No change in status so far. Currently we have a generally good “big picture” idea of what this should look like:

backend produces a a pseudo-wheel consisting of wheel metadata plus a mapping between the locations of the files as they should exist in the package and the locations that they exist on disk
front-end uses whatever mechanism it deems proper to expose those files to Python in such a way that they will update as the files change on disk

We need a proof of concept for that for both setuptools and pip - I firmly believe that any effort at standardizing before we have a proof of concept would be wasted effort, since the standards will likely need to take into account factors that come up during the building and testing phases and if it’s so onerous to build a proof of concept before the standard is constructed, it probably won’t get implemented after the standard is constructed anyway, so the standard is dead in the water anyway.

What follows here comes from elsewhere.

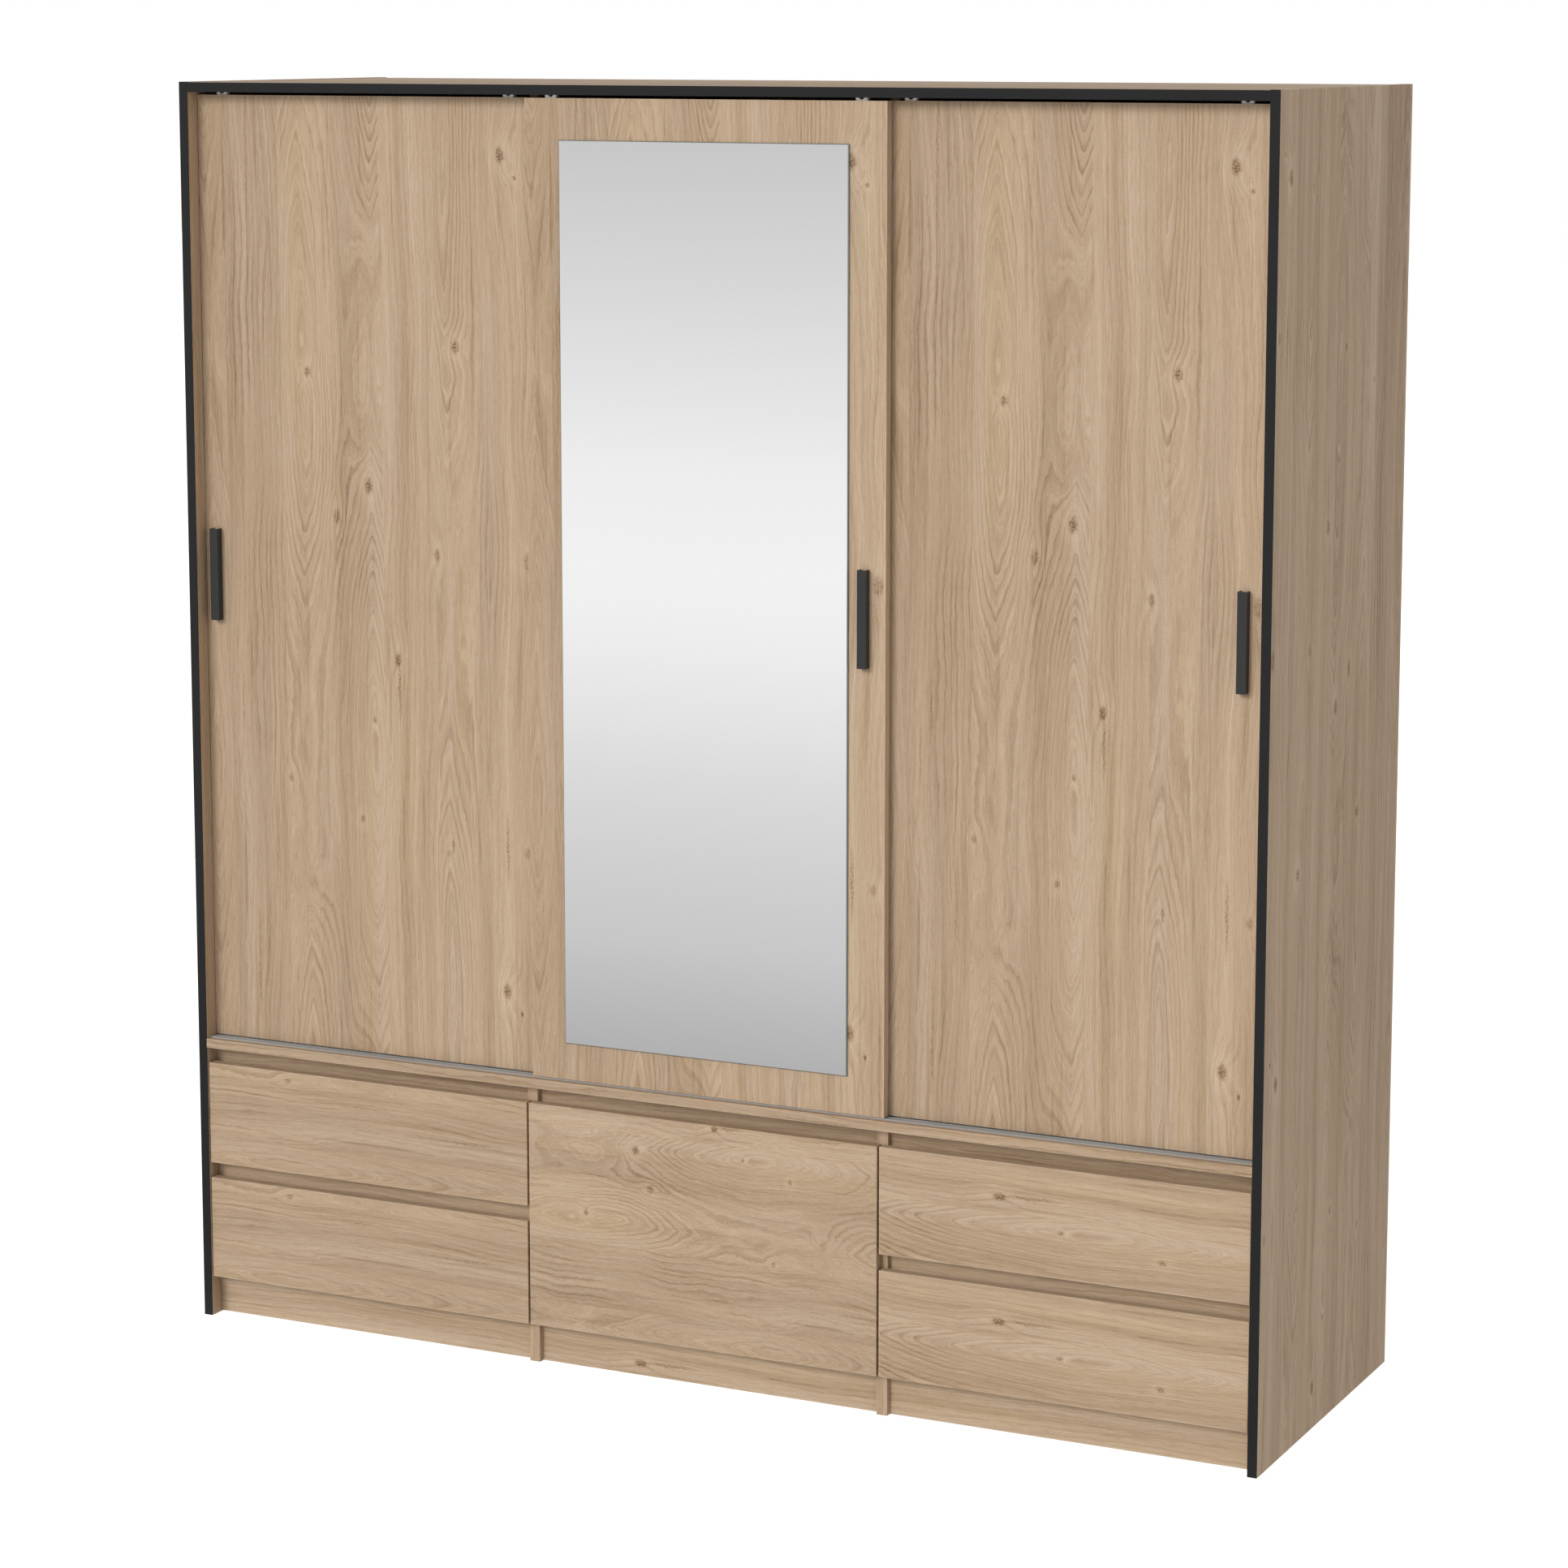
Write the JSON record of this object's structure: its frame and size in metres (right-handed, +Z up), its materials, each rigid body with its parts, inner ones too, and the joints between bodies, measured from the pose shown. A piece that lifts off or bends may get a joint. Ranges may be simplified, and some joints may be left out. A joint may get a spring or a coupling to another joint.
{
  "type": "sliding door wardrobe",
  "caption": "Wide board wardrobe with overlapping sliding doors, a tall mirror on the middle door and a bank of handleless drawers below.",
  "frame": {"origin": "middle of the footprint's bounding box, on the floor", "axes": "+Z up, -Y out of the front (doors and drawers), +X to the right seen from the front"},
  "size_m": [1.82, 0.609, 2.004],
  "materials": {
    "side_decor": "foil printed as oak, vertical grain, satin",
    "door_decor": "foil printed as knotty oak, vertical grain, satin",
    "front_decor": "foil printed as oak, horizontal grain, satin",
    "inner_decor": "foil printed as oak, satin",
    "edge_black": "black edge band, satin",
    "handle_black": "black powder coat",
    "liner_plastic": "extruded plastic, satin",
    "track_metal": "natural anodised extrusion",
    "mirror_glass": "silvered float glass, polished edge",
    "guide_plastic": "moulded white plastic",
    "wheel_plastic": "moulded acetal",
    "back_foil": "thin fibreboard, pale foil",
    "joint_plastic": "extruded plastic strip",
    "fitting_steel": "zinc plated",
    "rail_chrome": "chromed tube",
    "runner_steel": "zinc plated, rolled channel",
    "drawer_foil": "chipboard, pale foil"
  },
  "bodies": {
    "carcass": {"side_panel_left": "side_decor", "side_panel_right": "side_decor", "top_panel": "side_decor", "side_edge_strips": "edge_black", "top_edge_strip": "edge_black", "top_track_liners": "liner_plastic", "long_shelf": "front_decor", "plinths": "front_decor", "recess_rails": "front_decor", "bottom_track": "track_metal", "upper_divider_left": "inner_decor", "upper_divider_right": "inner_decor", "lower_divider_left": "inner_decor", "lower_divider_right": "inner_decor", "bottom_boards": "inner_decor", "inner_shelves": "inner_decor", "back_sheet_left": "back_foil", "back_sheet_middle": "back_foil", "back_sheet_right": "back_foil", "back_joint_strips": "joint_plastic", "shelf_pins": "fitting_steel", "rail_sockets": "fitting_steel", "cam_locks": "fitting_steel", "clothes_rails": "rail_chrome", "runners_fixed": "runner_steel"},
    "door_left": {"door_left_panel": "door_decor", "door_left_handle": "handle_black", "door_left_guides": "guide_plastic", "door_left_housings": "guide_plastic"},
    "door_left_wheel_a": {"door_left_wheel_a": "wheel_plastic"},
    "door_left_wheel_b": {"door_left_wheel_b": "wheel_plastic"},
    "door_middle": {"door_middle_panel": "door_decor", "door_middle_mirror": "mirror_glass", "door_middle_handle": "handle_black", "door_middle_guides": "guide_plastic", "door_middle_housings": "guide_plastic"},
    "door_middle_wheel_a": {"door_middle_wheel_a": "wheel_plastic"},
    "door_middle_wheel_b": {"door_middle_wheel_b": "wheel_plastic"},
    "door_right": {"door_right_panel": "door_decor", "door_right_handle": "handle_black", "door_right_guides": "guide_plastic", "door_right_housings": "guide_plastic"},
    "door_right_wheel_a": {"door_right_wheel_a": "wheel_plastic"},
    "door_right_wheel_b": {"door_right_wheel_b": "wheel_plastic"},
    "drawer_left_upper": {"drawer_left_upper_front": "front_decor", "drawer_left_upper_box": "drawer_foil", "drawer_left_upper_runners": "runner_steel"},
    "drawer_left_lower": {"drawer_left_lower_front": "front_decor", "drawer_left_lower_box": "drawer_foil", "drawer_left_lower_runners": "runner_steel"},
    "drawer_middle": {"drawer_middle_front": "front_decor", "drawer_middle_box": "drawer_foil", "drawer_middle_runners": "runner_steel"},
    "drawer_right_upper": {"drawer_right_upper_front": "front_decor", "drawer_right_upper_box": "drawer_foil", "drawer_right_upper_runners": "runner_steel"},
    "drawer_right_lower": {"drawer_right_lower_front": "front_decor", "drawer_right_lower_box": "drawer_foil", "drawer_right_lower_runners": "runner_steel"}
  },
  "joints": [
    {"name": "door_left_slide", "type": "slide", "parent": "carcass", "child": "door_left", "axis": [1, 0, 0], "range_m": [0, 0.57]},
    {"name": "door_middle_slide", "type": "slide", "parent": "carcass", "child": "door_middle", "axis": [1, 0, 0], "range_m": [-0.57, 0.543]},
    {"name": "door_right_slide", "type": "slide", "parent": "carcass", "child": "door_right", "axis": [1, 0, 0], "range_m": [-0.543, 0]},
    {"name": "drawer_left_upper_slide", "type": "slide", "parent": "carcass", "child": "drawer_left_upper", "axis": [0, -1, 0], "range_m": [0, 0.38]},
    {"name": "drawer_left_lower_slide", "type": "slide", "parent": "carcass", "child": "drawer_left_lower", "axis": [0, -1, 0], "range_m": [0, 0.38]},
    {"name": "drawer_middle_slide", "type": "slide", "parent": "carcass", "child": "drawer_middle", "axis": [0, -1, 0], "range_m": [0, 0.38]},
    {"name": "drawer_right_upper_slide", "type": "slide", "parent": "carcass", "child": "drawer_right_upper", "axis": [0, -1, 0], "range_m": [0, 0.38]},
    {"name": "drawer_right_lower_slide", "type": "slide", "parent": "carcass", "child": "drawer_right_lower", "axis": [0, -1, 0], "range_m": [0, 0.38]},
    {"name": "door_left_wheel_a_spin", "type": "hinge", "parent": "door_left", "child": "door_left_wheel_a", "pos_m": [-0.824, -0.2615, 0.4765], "axis": [0, 1, 0], "continuous": true},
    {"name": "door_left_wheel_b_spin", "type": "hinge", "parent": "door_left", "child": "door_left_wheel_b", "pos_m": [-0.362, -0.2615, 0.4765], "axis": [0, 1, 0], "continuous": true},
    {"name": "door_middle_wheel_a_spin", "type": "hinge", "parent": "door_middle", "child": "door_middle_wheel_a", "pos_m": [-0.2235, -0.2815, 0.4765], "axis": [0, 1, 0], "continuous": true},
    {"name": "door_middle_wheel_b_spin", "type": "hinge", "parent": "door_middle", "child": "door_middle_wheel_b", "pos_m": [0.2385, -0.2815, 0.4765], "axis": [0, 1, 0], "continuous": true},
    {"name": "door_right_wheel_a_spin", "type": "hinge", "parent": "door_right", "child": "door_right_wheel_a", "pos_m": [0.362, -0.2615, 0.4765], "axis": [0, 1, 0], "continuous": true},
    {"name": "door_right_wheel_b_spin", "type": "hinge", "parent": "door_right", "child": "door_right_wheel_b", "pos_m": [0.824, -0.2615, 0.4765], "axis": [0, 1, 0], "continuous": true}
  ],
  "couplings": [
    {"joint": "door_left_wheel_a_spin", "follows": "door_left_slide", "rad_per_m": 100},
    {"joint": "door_left_wheel_b_spin", "follows": "door_left_slide", "rad_per_m": 100},
    {"joint": "door_middle_wheel_a_spin", "follows": "door_middle_slide", "rad_per_m": 100},
    {"joint": "door_middle_wheel_b_spin", "follows": "door_middle_slide", "rad_per_m": 100},
    {"joint": "door_right_wheel_a_spin", "follows": "door_right_slide", "rad_per_m": 100},
    {"joint": "door_right_wheel_b_spin", "follows": "door_right_slide", "rad_per_m": 100}
  ]
}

I am personally super swamped and have less OSS time than ever these days, and what time I do have is going into getting a viable time zone proposal done in time for Python 3.9. I would be happy to have someone else work on the proof of concept for setuptools.

When I did take a crack at it before, the major issue was that distutils (and by extension setuptools) doesn’t have a clean separation between “figure out all the stuff that needs to go into the package” and “put the stuff into the package”, it just sort of assembles the package as it goes. It was a bigger job than I could easily tackle in an afternoon to convert it over to doing it in two steps. If anyone has time to work on this, I can probably fit in some time for advice and likely for review as well. Otherwise I probably won’t have time until at least after PyCon.